If you look close, each section in pipeline (or Stage) has a designated GUID. Decoder has 9D0E4103-4CCE-4536-83FA-4A5040674AD6, same as we used to decorate our component with.

Now the saucy part – how do I debug and test it?

To debug (which is NOT testing) I used BizTalk 2009 SDK utility called Pipeline.exe and located in %ProgramFiles%\Microsoft BizTalk Server 2009\SDK\Utilities\PipelineTools. One disadvantage I found with this utility is the fact that you have to deploy your custom pipeline component assembly to BizTalk 2009 designated location (%ProgramFiles%\Microsoft BizTalk Server 2009\Pipeline Components). Well, at least you can debug your custom component. For that I had to update the project settings of my custom pipeline component project and setup 3 things:

1. Specify Output for build artifact (Figure 1)
2. Set Start Action to Pipeline.exe (Figure 2)
3. Specify Command Line Arguments to use pipeline that contains custom component

Figure 1

Figure 2

When a new instance of Debugger is invoked on component project, debugger will kick in and stop at breakpoints.
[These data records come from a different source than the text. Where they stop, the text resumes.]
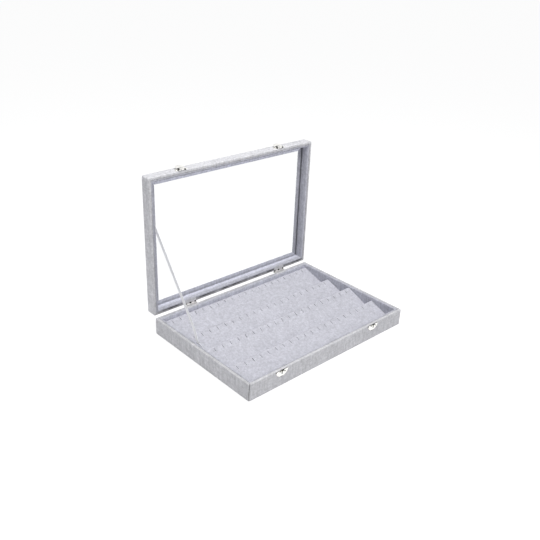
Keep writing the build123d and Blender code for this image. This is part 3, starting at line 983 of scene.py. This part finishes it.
class Linings(bpy.types.Operator):
    """Line the inner walls of the base and the lid"""
    bl_idname = "display_case.linings"
    bl_label = "Linings"

    def execute(self, context):
        start = SEAM + SEAM_GAP
        fold = VELVET / 2
        inner = INNER_RADIUS - VELVET
        base = [
            (start, BASE_TOP - VELVET, 0), (start, BASE_TOP, fold), (start + SEAM_BED, BASE_TOP, 0),
            (WALL, BASE_TOP, INNER_RADIUS), (WALL, FLOOR_TOP, 0), (WALL - VELVET, FLOOR_TOP, 0),
            (WALL - VELVET, BASE_TOP - VELVET, inner)]
        obj = ring("base_wall_lining", base, "base", 3, base_lining_nap, corner_radius=0)
        finished(obj, materials["lining"], "base", ["base_lining"])
        foot = GLASS_DEPTH - 0.1 * MM
        lid = [
            (start, VELVET, 0), (start, 0, fold), (start + SEAM_BED, 0, 0), (WALL, 0, INNER_RADIUS),
            (WALL, foot, 0), (WALL - VELVET, foot, 0), (WALL - VELVET, VELVET, inner)]
        obj = ring("lid_wall_lining", lid, "lid", 4, lid_lining_nap, corner_radius=0)
        finished(obj, materials["lining"], "lid", ["lid_lining"])
        return {"FINISHED"}


class InsertTiers(bpy.types.Operator):
    """Lay the sloping tiers, with their rolled noses and rows of slits"""
    bl_idname = "display_case.insert_tiers"
    bl_label = "Insert tiers"

    def execute(self, context):
        sizes = context.scene.insert_sizes
        tree = slit_tree()
        for number in TIERS:
            node = f"insert_ramp_{number}"
            low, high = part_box(node)
            obj = self.panel(number, node, low, high)
            half_row = (sizes.slit_count - 1) / 2 * sizes.slit_pitch
            across = high.y - sizes.slit_setback - sizes.slit_length / 2
            run_tree(obj, tree, {
                "Count": sizes.slit_count,
                "Pitch": sizes.slit_pitch,
                "First": (-half_row, across, (low.z + high.z) / 2),
                "Slit Size": (sizes.slit_width, sizes.slit_length, 2 * (high.z - low.z)),
                "Material": materials["insert"]})
            finished(obj, materials["insert"], "base", [node], 35)
            finish_cad(materials["insert"], f"insert_riser_{number}")
        return {"FINISHED"}

    def panel(self, number, node, low, high):
        """A closed panel on the CAD tier's own section, with the gentle ripple of glued velvet."""
        riser_low, riser_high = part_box("insert_riser_1")
        riser = riser_high.y - riser_low.y
        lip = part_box(f"insert_riser_{number}")[1].z
        end = [v.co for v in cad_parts[node].data.vertices if abs(v.co.x - low.x) < TOUCHING]
        front_top = max(p.z for p in end if abs(p.y - low.y) < TOUCHING)
        thickness = front_top - low.z
        slope = self.slope(end, low, front_top)
        peak = front_top + slope * (high.y - low.y)
        corners = [
            (low.y, front_top, FRONT_RADIUS), (high.y, peak, NOSE_RADIUS), (high.y, lip, 0),
            (high.y - riser, lip, 0), (high.y - riser, peak - slope * riser - thickness, 0),
            (low.y, low.z, 0)]
        line = divide(round_corners(corners, NOSE_DEGREES), SECTION_STEP)
        parts = round((high.x - low.x) / LONG_STEP)
        points = []
        for k in range(parts + 1):
            x = low.x + (high.x - low.x) * k / parts
            for y, z in line:
                on_top = z > front_top + slope * (y - low.y) - thickness * TIER_SURFACE
                ripple = wander((x, y, 0), TIER_SPAN, TIER_RIPPLE, number * 3) if on_top else 0
                points.append((x, y, z + ripple))
        return mesh_object(f"velvet_tier_{number}", points, tube_faces(parts + 1, len(line)))

    def slope(self, end, low, front_top):
        """The rise of the tier, from the points of its CAD section that lie on the top line."""
        top = [p for p in end if p.y > low.y + SLOPE_START and p.z > front_top]
        return max(((p.z - front_top) / (p.y - low.y) for p in top), default=0)


class LidBeads(bpy.types.Operator):
    """Fit the four velvet-covered beads that hold the pane"""
    bl_idname = "display_case.lid_beads"
    bl_label = "Lid beads"

    def execute(self, context):
        front = GLASS_DEPTH - BEAD_THICKNESS
        for number, side in enumerate(SIDES):
            edge = BEAD_INSETS[side]
            corners = [
                (WALL, front, 0), (edge, front, BEAD_THICKNESS / 2), (edge, GLASS_DEPTH, 0.1 * MM),
                (WALL, GLASS_DEPTH, 0)]
            seed = BEAD_SEED + number
            obj = side_strip(f"velvet_bead_{side}", side, corners, seed, *BEAD_PAINTED_LIGHT[side])
            finished(obj, materials["lining"], "lid", [f"lid_{side}_bead"])
        return {"FINISHED"}


class Pane(bpy.types.Operator):
    """Give the pane its glass"""
    bl_idname = "display_case.pane"
    bl_label = "Pane"

    def execute(self, context):
        finish_cad(materials["glass"], "lid_glass")
        return {"FINISHED"}


class Carcass(bpy.types.Operator):
    """Finish the boards inside the covers and lay the felt underneath"""
    bl_idname = "display_case.carcass"
    bl_label = "Boards and felt"

    def execute(self, context):
        boards = [f"base_{side}_board" for side in SIDES] + [f"lid_{side}_rail" for side in SIDES]
        finish_cad(materials["board"], *boards, "base_floor")
        obj = self.felt_sheet(HALF_LENGTH - felt_high.x, felt_high.z - felt_low.z)
        finished(obj, materials["felt"], "base", ["base_underside"])
        return {"FINISHED"}

    def felt_sheet(self, inset, thickness):
        """The felt as a thin closed sheet with a slightly ragged cut edge."""
        path = rim_path(inset, CORNER_RADIUS + inset)
        edge = [(0.2 * MM, 0), (0, 0.25 * MM), (0, thickness - 0.1 * MM), (0.15 * MM, thickness)]
        points = []
        for draw, height in edge:
            for x, y in path:
                ragged = abs(wander((x, y, 0), RAGGED_SPAN, RAGGED_EDGE, RAGGED_SEED))
                inward = Vector((-x, -y)).normalized() * (draw + ragged)
                points.append((x + inward.x, y + inward.y, height))
        return mesh_object("underside_felt", points, tube_faces(len(edge), len(path)))


class Hinges(bpy.types.Operator):
    """Finish the hinge leaves and pins, and drive their slotted screws"""
    bl_idname = "display_case.hinges"
    bl_label = "Hinges"

    def execute(self, context):
        metal = materials["hinge"]
        for hand in HANDS:
            finish_cad(metal, *(f"hinge_{hand}_{part}" for part in ("base_leaf", "lid_leaf", "pin")))
        tree = stud_tree()
        for body, axis, way in (("base", "Z", 1), ("lid", "Y", -1)):
            studs(f"hinge_{body}_slotted_screws", f"hinge_{body}_screws", tree, SCREW_SIZES, axis, way,
                  body, metal, "hinge_nickel")
        return {"FINISHED"}


class Latches(bpy.types.Operator):
    """Finish the latches and catches, and drive their nails"""
    bl_idname = "display_case.latches"
    bl_label = "Latches"

    def execute(self, context):
        metal = materials["bright"]
        for hand in HANDS:
            finish_cad(metal, f"latch_{hand}_plate")
            finish_cad(materials["flap"], f"latch_{hand}_flap", f"latch_{hand}_pin")
            finish_cad(materials["catch"], f"catch_{hand}")
        tree = stud_tree()
        for fitting, body, axis, way in (("catch", "base", "Y", -1), ("latch", "lid", "Z", 1)):
            studs(f"{fitting}_round_nails", f"{fitting}_nails", tree, NAIL_SIZES, axis, way, body, metal,
                  "latch_nickel")
        return {"FINISHED"}


def islands(mesh):
    """The points of a mesh's separate solids, told apart by how far they stand from each other."""
    groups = []
    for vertex in mesh.vertices:
        for group in groups:
            if (vertex.co - group[0]).length < HEAD_SPACING:
                group.append(vertex.co)
                break
        else:
            groups.append([vertex.co])
    return groups


def studs(name, node, tree, sizes, axis, way, body, material, slot):
    """Screws or nails on the places of a CAD group's heads, facing along an axis."""
    number = "XYZ".index(axis)
    points = []
    for group in islands(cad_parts[node].data):
        low = [min(p[k] for p in group) for k in range(3)]
        high = [max(p[k] for p in group) for k in range(3)]
        point = [(low[k] + high[k]) / 2 for k in range(3)]
        outer = high if way > 0 else low
        point[number] = outer[number] - way * sizes["Head Height"]
        points.append(point)
    mesh = bpy.data.meshes.new(name)
    mesh.from_pydata(points, [], [])
    obj = linked(name, mesh)
    outward = Vector([way if k == number else 0 for k in range(3)])
    turn = outward.to_track_quat("Z", "X").to_euler()
    run_tree(obj, tree, {**sizes, "Turn": turn, "Material": material})
    finished(obj, material, body, [node], 35)


class Ribbon(bpy.types.Operator):
    """Stretch the satin ribbon from the lid to the base"""
    bl_idname = "display_case.ribbon"
    bl_label = "Ribbon"

    def execute(self, context):
        sizes = context.scene.ribbon_sizes
        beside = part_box("ribbon")[0].x + sizes.thickness / 2
        bends = [Vector((beside, AXIS_Y + y * MM, AXIS_Z + z * MM)) for y, z in RIBBON_LINE]
        route = smooth(bends, RIBBON_PARTS)
        section = ((-1, -1), (1, -1), (1, 1), (-1, 1))
        points = []
        uvs = []
        run = 0
        for i, here in enumerate(route):
            ahead = route[min(i + 1, len(route) - 1)] - route[max(i - 1, 0)]
            side = Vector((1, 0, 0)).cross(ahead).normalized() * sizes.width / 2
            if i:
                run += (here - route[i - 1]).length
            for across, out in section:
                points.append(here + side * across + Vector((out * sizes.thickness / 2, 0, 0)))
                uvs.append((across * 0.5 + 0.5, run / RIBBON_REPEAT))
        obj = mesh_object("satin_ribbon", points, tube_faces(len(route), len(section)))
        layer = obj.data.uv_layers.new(name="ribbon")
        for loop in obj.data.loops:
            layer.data[loop.index].uv = uvs[loop.vertex_index]
        finished(obj, materials["satin"], None, ["ribbon"])
        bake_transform(obj)
        return {"FINISHED"}


class Studio(bpy.types.Operator):
    """Set the floor, the lights, the sky and the camera"""
    bl_idname = "display_case.studio"
    bl_label = "Studio"

    def execute(self, context):
        settings = context.scene.studio_settings
        self.floor()
        self.sky(settings.world_strength)
        self.lamp("key_light", settings.key_power, *KEY_LIGHT)
        self.lamp("fill_light", settings.fill_power, *FILL_LIGHT)
        self.camera(context)
        context.scene.view_settings.view_transform = "Standard"
        return {"FINISHED"}

    def floor(self):
        corners = [(x * FLOOR_REACH, y * FLOOR_REACH, 0) for x, y in ((-1, -1), (1, -1), (1, 1), (-1, 1))]
        mesh = bpy.data.meshes.new("studio_floor")
        mesh.from_pydata(corners, [], [(0, 1, 2, 3)])
        material, tree, shader = new_material("pale_floor")
        feed(tree, shader, {"Base Color": (0.86, 0.86, 0.87), "Roughness": 0.9})
        glow = made(tree, "ShaderNodeEmission", {"Strength": 0.9})
        shadow = made(tree, "ShaderNodeBsdfDiffuse", {"Color": (0.22, 0.22, 0.22)})
        white = made(tree, "ShaderNodeAddShader", {0: glow, 1: shadow})
        show_either(tree, self.seen_directly(tree), shader.outputs["BSDF"], white)
        mesh.materials.append(material)
        linked("studio_floor", mesh)

    def seen_directly(self, tree):
        """1 for rays from the camera, a mirror or glass, which see the white of the studio."""
        return ray_is(tree, "Camera", "Glossy", "Transmission")

    def sky(self, strength):
        world = bpy.data.worlds.new("studio_sky")
        world.use_nodes = True
        tree = world.node_tree
        light = tree.nodes["Background"]
        feed(tree, light, {"Color": (0.97, 0.98, 1), "Strength": strength})
        white = made(tree, "ShaderNodeBackground", {"Color": (1, 1, 1), "Strength": 1})
        seen = self.seen_directly(tree)
        show_either(tree, seen, light.outputs["Background"], white, "World Output")
        bpy.context.scene.world = world

    def lamp(self, name, power, place, target, size):
        light = bpy.data.lights.new(name, "AREA")
        light.shape = "SQUARE"
        light.size = size
        light.energy = power
        obj = linked(name, light)
        obj.location = place
        aim = Vector(target) - Vector(place)
        obj.rotation_euler = aim.to_track_quat("-Z", "Y").to_euler()

    def camera(self, context):
        data = bpy.data.cameras.new("photo_camera")
        data.sensor_width = SENSOR
        data.lens = CAMERA_LENS
        data.clip_start = 0.01
        data.clip_end = 100
        level = math.cos(CAMERA_ELEVATION)
        back = Vector((
            math.sin(CAMERA_AZIMUTH) * level, -math.cos(CAMERA_AZIMUTH) * level,
            math.sin(CAMERA_ELEVATION)))
        right = (-back).cross(Vector((0, 0, 1))).normalized()
        up = right.cross(-back)
        turned_right = math.cos(CAMERA_ROLL) * right + math.sin(CAMERA_ROLL) * up
        turned_up = -math.sin(CAMERA_ROLL) * right + math.cos(CAMERA_ROLL) * up
        turn = Matrix((turned_right, turned_up, back)).transposed()
        camera = linked("photo_camera", data)
        camera.matrix_world = Matrix.Translation(CAMERA_PLACE) @ turn.to_4x4()
        context.scene.camera = camera


PIECES = (OuterCovers, Linings, InsertTiers, LidBeads, Pane, Carcass, Hinges, Latches, Ribbon, Studio)
GROUPS = {
    "case_finish": CaseFinish, "insert_sizes": InsertSizes, "ribbon_sizes": RibbonSizes,
    "studio_settings": StudioSettings}


class DisplayCasePanel(bpy.types.Panel):
    """Lists the steps that finish the display case, and their sizes and colours"""
    bl_idname = "VIEW3D_PT_display_case"
    bl_label = "Display Case"
    bl_space_type = "VIEW_3D"
    bl_region_type = "UI"
    bl_category = "Display Case"

    def draw(self, context):
        for piece in PIECES:
            self.layout.operator(piece.bl_idname)
        for group in GROUPS:
            box = self.layout.box()
            settings = getattr(context.scene, group)
            for name in settings.bl_rna.properties.keys():
                if name not in ("rna_type", "name"):
                    box.prop(settings, name)


def register():
    for cls in (*GROUPS.values(), *PIECES, DisplayCasePanel):
        bpy.utils.register_class(cls)
    for name, cls in GROUPS.items():
        setattr(bpy.types.Scene, name, PointerProperty(type=cls))


def unregister():
    for name in GROUPS:
        delattr(bpy.types.Scene, name)
    for cls in (DisplayCasePanel, *reversed(PIECES), *reversed(GROUPS.values())):
        bpy.utils.unregister_class(cls)


def main():
    register()
    make_materials()
    for piece in PIECES:
        group, name = piece.bl_idname.split(".")
        getattr(getattr(bpy.ops, group), name)()


if __name__ == "__main__":
    main()
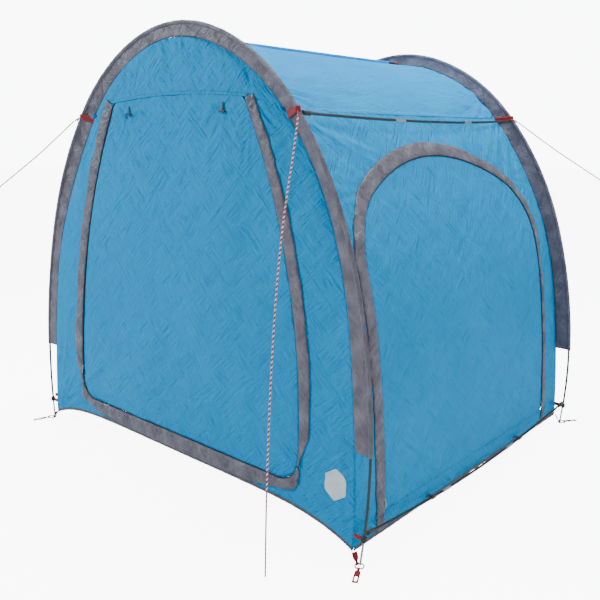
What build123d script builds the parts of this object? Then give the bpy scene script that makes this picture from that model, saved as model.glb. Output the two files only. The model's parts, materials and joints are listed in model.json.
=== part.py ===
from build123d import *
from math import cos, radians, sin, sqrt, tan
import os

os.makedirs("parts", exist_ok=True)

# A freestanding bicycle-storage tent, in millimetres. It stands on z = 0 with the front
# arch towards -Y and the side door towards +X. The origin is under the middle of the tent.

# Driving dimensions
arch_height = 1780.0  # pole centre line, top of each arch
arch_spacing = 1617.0  # between the feet of the two arches
arch_lean = 0.04  # each arch leans in by this share of the height
pole_arcs = ((690.0, 18.2), (865.0, 31.1), (1395.0, 23.6), (2275.0, 25.2))  # radius, angle
fabric_height = 1730.0  # top of the wall panels, where the roof meets them
fabric_arcs = ((636.0, 20.0), (800.0, 31.1), (1467.0, 30.9), (4917.0, 8.05))
fabric = 2.0  # fabric panel
seam_gap = 0.3  # between neighbouring sewn panels

pole_radius = 4.75
pole_bore = 3.2
ferrule_bore = 5.3
ferrule_radius = 5.9
sleeve_bore = 6.4
sleeve_radius = 7.9
sleeve_end = 380.0  # height where the pole sleeves stop
pole_end = 85.0  # height where the arch poles stop, above their pins

eaves_height = 1460.0  # seam between the walls and the roof
shoulder = 1445.0  # height of the guy points on the arches
hem_corner = 35.0
front_hem_rise = 75.0  # the front and rear hems rise quickly from the corners, then run level
hem_width = 12.0

door_top = 1497.0
door_bottom = 187.0
door_side_radius = 2502.7
door_side_centre = (-1826.0, 333.0)
door_corner = 95.0
side_door_half = 635.0
side_door_bottom = 113.0
side_door_shoulder = 927.0
side_door_corner = (290.0, 63.0)  # radius, angle
zip_half = 4.0
zip_gap = 5.0  # from the zip line to the panel on each side
trim_width = 50.0
trim = 1.5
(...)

To test a custom component you will have to dig dipper. I have figured a few things:

1. You cannot do unit testing. BizTalk has integration testing baked in.
2. You have to include BizTalk test assemblies, located in %ProgramFiles%\Microsoft BizTalk Server 2009\Developer Tools (I wish other blogs would mentions this folder!)
3. You will have to cast your objects to BizTalk base classes (the ones your maps/pipelines/schemas) in order to invoke testing methods (such as map.TestMap(…), schema.ValidateInstance(…), and pipeline.TestPipeline(…) accordingly)

I found one good blog post about how actually to write a state based testing, so I will not reproduce it here.

PS: an attempt to test pipeline components as unit testing is showed in this blog.